Rob started treatment on Wednesday, August 14.  I had to be out of town (Ottawa - which is 3.5 hours from us and 2.5 hours from Kingston where the treatments take place) on Wednesday and Thursday so the Cancer Society provided a ride those days. Wednesday was radiation only and it went well. Rob really likes one of the associate doctors. He then started chemo on Thursday. My meeting ended early so I was able to drive to Kingston and pick him up on the way home. He was in great spirits although very nervous about all the warnings they gave him on staying away from animals (we live on a farm and also have 3 dogs and 4 cats in the house) and taking his temperature three times a day, etc. Friday I was able to drop him off at the hospital and work from my Kingston office until he was done around 2:00.  He had a second round of chemo and the third day of radiation. Again - he seemed to feel great and we went out to eat and did some shopping in Kingston before heading home. Yesterday - he felt a little "out of sorts" but not really sick.  He went to bed in the late afternoon and slept for about 3 hours.
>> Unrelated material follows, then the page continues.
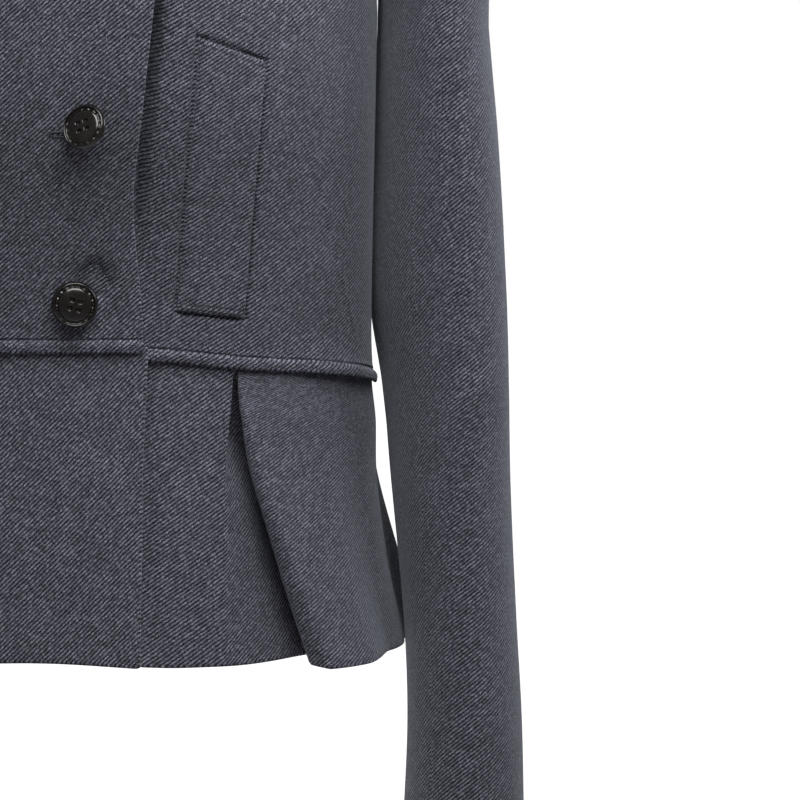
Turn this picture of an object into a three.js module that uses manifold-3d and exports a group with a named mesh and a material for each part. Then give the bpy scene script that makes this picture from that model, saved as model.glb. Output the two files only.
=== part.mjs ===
// A short double-breasted jacket in wool twill with a pleated peplum, shown hollow, as it hangs on its wearer.
// Millimetres. +Z is up, +X is the wearer's left and -Y is the front. The origin is at the base of the neck,
// midway between the neck ends of the two shoulder seams.

import * as THREE from 'three';
import Module from 'manifold-3d';
import { mergeVertices } from 'three/addons/utils/BufferGeometryUtils.js';

const wasm = await Module();
wasm.setup();

// Cloth
const clothThickness = 2.0;
const seamGap = 0.5;
const mitre = 2.5; // how far a wall's inner face stops short of an edge where two walls meet at an angle
const ringStep = 0.002;
const normalStep = 1e-4;
const roundness = 0.87; // power of sine and cosine in every body ring: 1 is an ellipse, less is boxier

// Heights down the body
const bustZ = -240;
const hemZ = -539;
const bustShare = 0.42; // share of a bodice column that lies below the bust ring
const columnPull = 0.95; // how straight a column leaves the bust ring and reaches its top edge

// Half width and depths of the body rings, from the hem up
const bodyStations = [
  { z: -540, halfWidth: 188, front: 119, back: 110 },
  { z: -500, halfWidth: 179.5, front: 112, back: 100 },
  { z: -460, halfWidth: 174.5, front: 106, back: 91 },
  { z: -430, halfWidth: 174, front: 102, back: 84 },
  { z: -395, halfWidth: 172, front: 100, back: 82 },
  { z: -340, halfWidth: 172.6, front: 106, back: 89 },
  { z: -285, halfWidth: 173.8, front: 120, back: 99 },
  { z: -240, halfWidth: 174.6, front: 126, back: 105 },
];

// Height of the waist seam along each panel, from its centre (0) to the side seam (1)
const waistSeamStations = [
  { along: 0.0, overlapping: -395, underlapping: -398.5, back: -404 },
  { along: 0.2, overlapping: -395.5, underlapping: -399.5, back: -405 },
  { along: 0.4, overlapping: -399, underlapping: -404.5, back: -407 },
  { along: 0.6, overlapping: -405, underlapping: -407.5, back: -410 },
  { along: 0.8, overlapping: -411, underlapping: -411.5, back: -413 },
  { along: 1.0, overlapping: -416, underlapping: -416, back: -416 },
];

// Neck, shoulder and armhole
const neckPoint = [70, 4, 0];
const neckFront = { drop: 76, reach: 62 };
const neckBack = { drop: 18, reach: 58 };
const neckFall = 1.2; // how late the neckline falls away from the neck point
const shoulderTip = [188, 4, -42];
const underarm = [175.4, 0, -216];
const armholeFront = { high: [174, -46, -78], low: [165, -70, -214] };
const armholeBack = { high: [180, 46, -78], low: [171, 66, -214] };
const neckShare = 0.26; // share of a panel's width that ends at the neckline
const shoulderShare = 0.62; // and the share at which the shoulder ends and the armhole begins

// The way the front's cloth lies as it reaches the top edge of its panel, by share of the panel's width:
// neckline up to neckShare, shoulder up to shoulderShare, then the armhole. The back's y is the other way.
const topLieStations = [
  { along: 0.0, x: 0.0, y: 0.45, z: 1.0 },
  { along: 0.14, x: -0.25, y: 0.45, z: 0.75 },
  { along: 0.26, x: -0.42, y: 0.5, z: 0.15 },
  { along: 0.4, x: 0.0, y: 0.65, z: 0.0 },
  { along: 0.62, x: 0.3, y: 0.62, z: -0.1 },
  { along: 0.75, x: 0.5, y: 0.3, z: 0.6 },
  { along: 0.88, x: 0.3, y: 0.1, z: 0.9 },
  { along: 1.0, x: 0.0, y: 0.0, z: 1.0 },
];

// Front overlap
const overlapLift = 3.7; // how far the overlapping front stands out from the front beneath it
const flapTop = 0.975; // the flap's upper edge ends this share of the way up, below the collar
const flapTopFrom = 0.3; // share of the flap over which its upper edge comes down to that

// Reach of both fronts past the centre, and of the lift on the overlapping front's own side, as shares of a panel
const overlapStations = [
  { up: 0.0, flap: 0.192, underlap: 0.17, liftFull: 0.22, liftEnd: 0.42 },
  { up: 0.06, flap: 0.188, underlap: 0.17, liftFull: 0.22, liftEnd: 0.42 },
  { up: 0.19, flap: 0.172, underlap: 0.17, liftFull: 0.22, liftEnd: 0.42 },
  { up: 0.28, flap: 0.18, underlap: 0.17, liftFull: 0.22, liftEnd: 0.42 },
  { up: 0.44, flap: 0.201, underlap: 0.17, liftFull: 0.22, liftEnd: 0.42 },
  { up: 0.65, flap: 0.23, underlap: 0.15, liftFull: 0.2, liftEnd: 0.36 },
  { up: 0.85, flap: 0.207, underlap: 0.1, liftFull: 0.14, liftEnd: 0.27 },
  { up: 1.0, flap: 0.15, underlap: 0.05, liftFull: 0.07, liftEnd: 0.17 },
];

// Peplum
const peplumDepth = 140;
const peplumInset = 0.9; // the peplum's top lies this far behind the bodice's folded edge
const peplumInsetLength = 0.16;
const foldLines = { start: 0.356, valley: 0.394, peak: 0.437, tuckEnd: 0.56, riseEnd: 0.76, end: 0.92 };
const hemRise = 4.5; // how much higher the front's hem is at the centre
const hemRiseEnd = 0.24; // share of the panel's width by which it is down
const pleatHemDrop = 0.15; // how far the hem falls for each millimetre that it stands out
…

His temperature has stayed normal but his blood sugar has been quite high (they warned him about that) so he is making sure to take his Glyburide twice a day. 
Next week he has radiation every day and will meet with the chemo doctor on Wednesday to see if he is able to have chemo on Thursday. I guess so far everything is going quite smoothly. Hopefully - it stays relatively the same. He is following the doctors' instructions to a T which I believe is helping tremendously.  He is also keeping a very positive attitude ... especially when he read that most chemo drugs are plant-based now (including at least one of the two he is taking). Still poison - but at least he seems to feel better that it is from a natural source. Whatever makes him feel more at ease is important. 
I will keep you posted as we move through this new phase.